--- start Records for the exercise ---
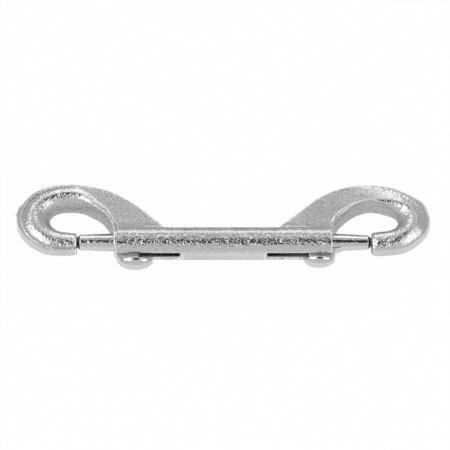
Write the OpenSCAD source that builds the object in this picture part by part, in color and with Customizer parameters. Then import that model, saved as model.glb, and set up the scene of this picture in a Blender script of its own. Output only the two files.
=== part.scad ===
// Double ended bolt snap, cast and plated, lying on its side.
// Lengths are in millimetres. X runs along the barrel, Y points to the hooks,
// Z is square to the plane of the hooks, and the origin is the middle of the barrel.

/* [Barrel] */
// Length of the barrel
barrel_len = 61.7; // [56:0.1:70]
// Outer diameter of the barrel
barrel_d = 9.3; // [9:0.1:11]
// Bevel round each end of the barrel
barrel_bevel = 0.4; // [0.2:0.05:0.8]
// Thickness over the two flats along the barrel's back
back_thick = 8.34; // [8.2:0.02:8.8]
// Height of the squared back above the barrel's axis
back_rise = 3.2; // [2.6:0.1:4]
// Diameter of the bore that guides each bolt
bore_d = 5.7; // [5.3:0.05:6.2]
// Height of the bore's axis above the barrel's axis, toward the hooks
bore_lift = 0.35; // [0:0.05:0.7]
// Thickness of the solid wall between the two bores
bore_wall = 4; // [2:0.1:8]
// Width of the slots along the underside
slot_w = 3.2; // [2.8:0.05:3.8]
// Width of a slot's mouth on the barrel's surface
slot_mouth_w = 4.4; // [4:0.05:5]
// Depth of the bevel round a slot's mouth
slot_bevel = 0.9; // [0.4:0.05:1.2]
// Rounding of the corners at a slot's inner end
slot_corner = 0.5; // [0.2:0.05:1]
// Length of the left slot, from the barrel's end to its inner end
left_slot_len = 18.3; // [16:0.1:21]
// Length of the right slot, from the barrel's end to its inner end
right_slot_len = 18.2; // [16:0.1:21]

/* [Hooks] */
// Thickness of the web where it leaves the barrel
web_thick = 8.2; // [7.6:0.1:8.3]
// Width of the nose in the plane of the hooks
nose_w = 5.9; // [5.2:0.1:6.6]

/* [Left hook] */
// Length of the web's foot along the barrel
left_foot = 13.8; // [11:0.1:17]
// Length of the eye beyond the barrel's end
left_eye_len = 18.45; // [17:0.05:21]
// Height of the eye above the barrel's axis
left_eye_top = 10.1; // [9:0.1:11.5]
// Height of the arch above the barrel's axis
left_arch_top = 16.9; // [15.5:0.1:18.5]
// Width of the hook at its far end
left_bar_w = 9.45; // [8:0.05:11]
// Distance from the barrel's end to the nose
left_nose_at = 10.75; // [9.8:0.05:12]

/* [Right hook] */
// Length of the web's foot along the barrel
right_foot = 15; // [12:0.1:18]
// Length of the eye beyond the barrel's end
right_eye_len = 18.7; // [17:0.05:21]
// Height of the eye above the barrel's axis
right_eye_top = 11.7; // [10.5:0.1:13]
// Height of the arch above the barrel's axis
right_arch_top = 17; // [15.5:0.1:18.5]
// Width of the hook at its far end
right_bar_w = 9.2; // [8:0.05:11]
// Distance from the barrel's end to the nose
right_nose_at = 11.1; // [10:0.05:12.2]

/* [Bolts] */
// Running clearance all round a bolt in its bore
bolt_fit = 0.1; // [0.05:0.01:0.1]
// Diameter of a bolt where it leaves the barrel
bolt_mouth_d = 5.2; // [4.8:0.05:5.3]
// Diameter of the left bolt at its tip
left_tip_d = 4.5; // [3.8:0.05:4.7]
// Diameter of the right bolt at its tip
right_tip_d = 4.1; // [3.6:0.05:4.7]
// Bevel round a bolt's tip
tip_bevel = 0.8; // [0.4:0.05:1]
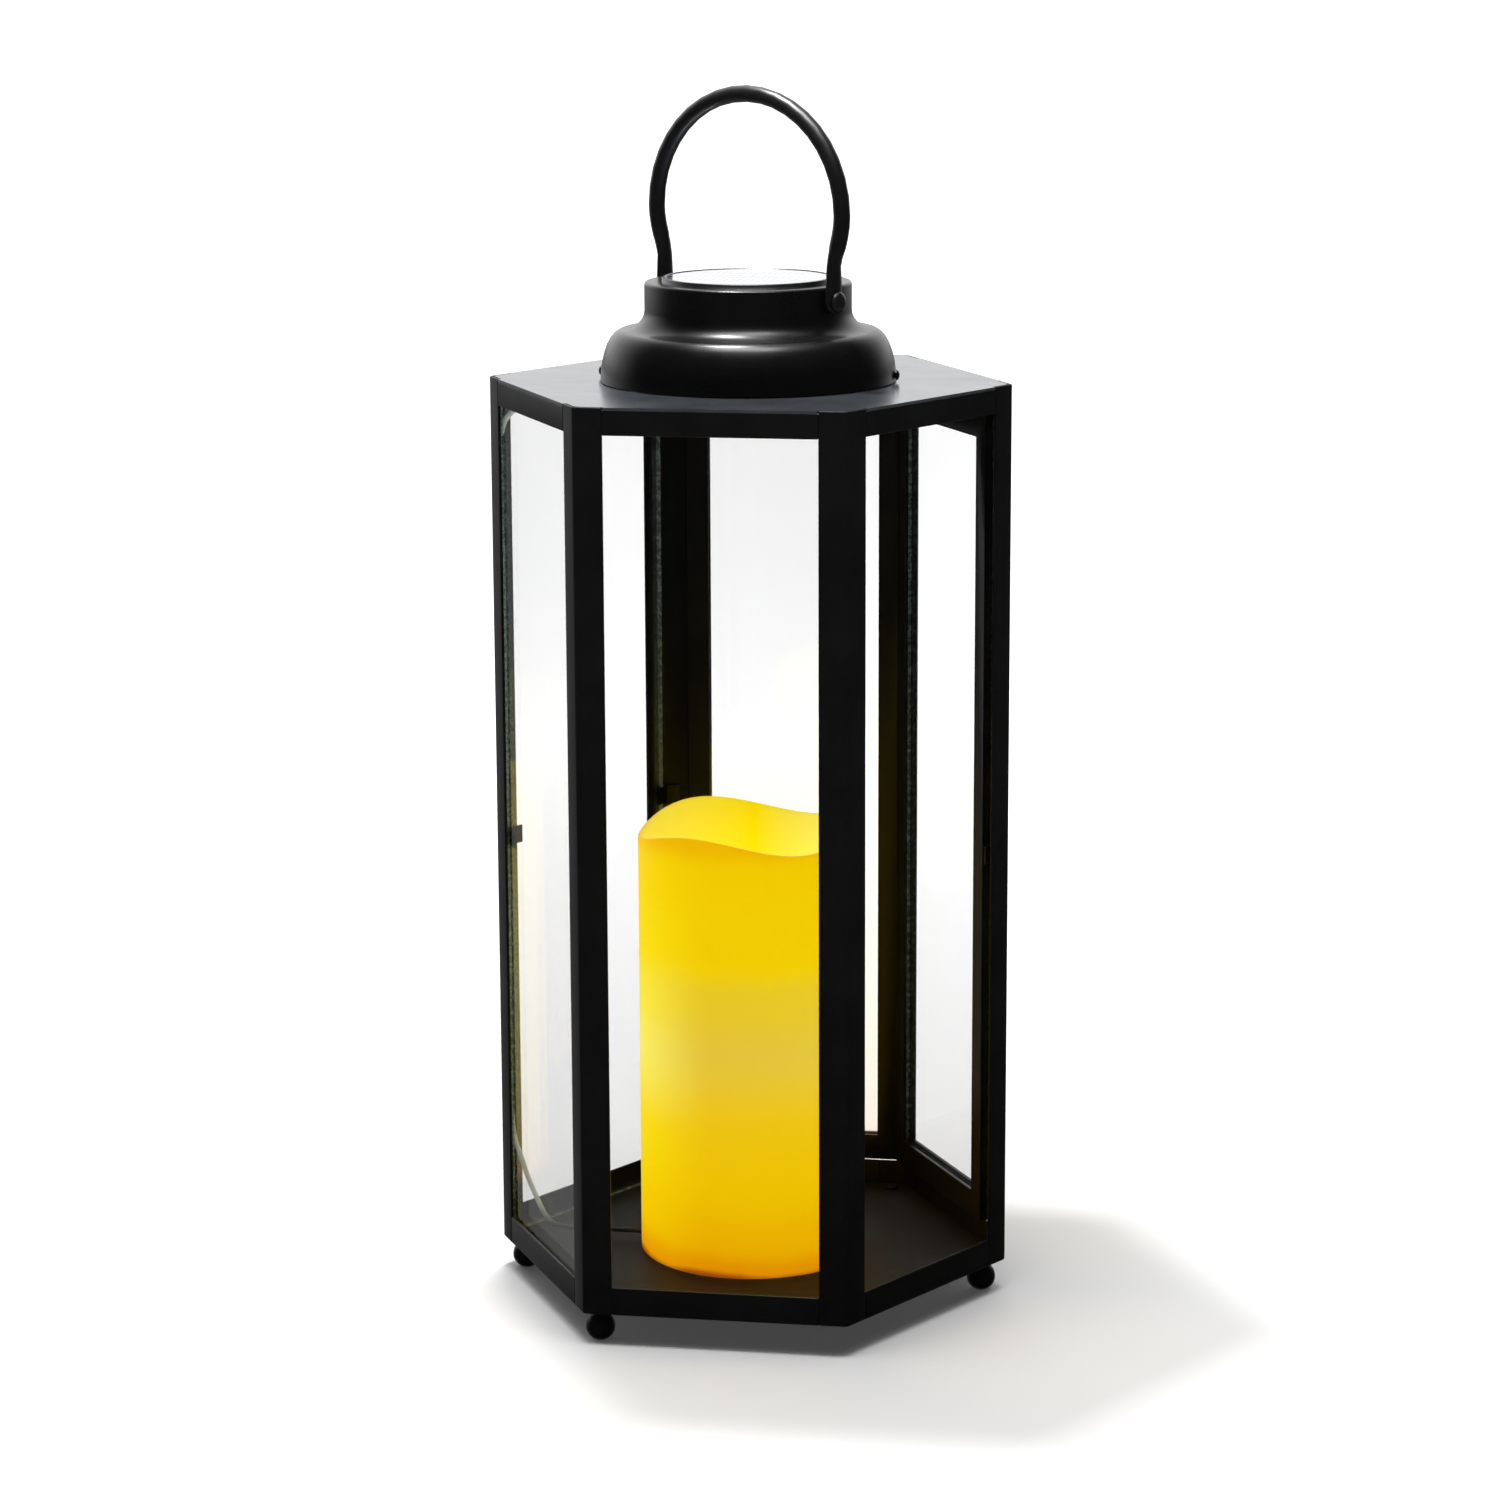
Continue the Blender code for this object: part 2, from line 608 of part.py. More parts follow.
--- end Records for the exercise ---
■ **What you need to do**
Everything from the first line of the records above to the line containing "of the barrel.", inclusive, should be repeated exactly; leave out the rest.

■ **Answer**
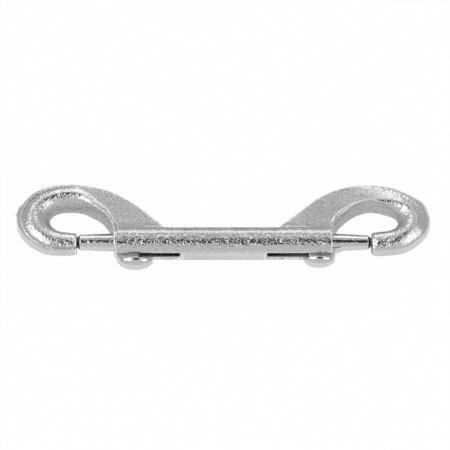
Write the OpenSCAD source that builds the object in this picture part by part, in color and with Customizer parameters. Then import that model, saved as model.glb, and set up the scene of this picture in a Blender script of its own. Output only the two files.
=== part.scad ===
// Double ended bolt snap, cast and plated, lying on its side.
// Lengths are in millimetres. X runs along the barrel, Y points to the hooks,
// Z is square to the plane of the hooks, and the origin is the middle of the barrel.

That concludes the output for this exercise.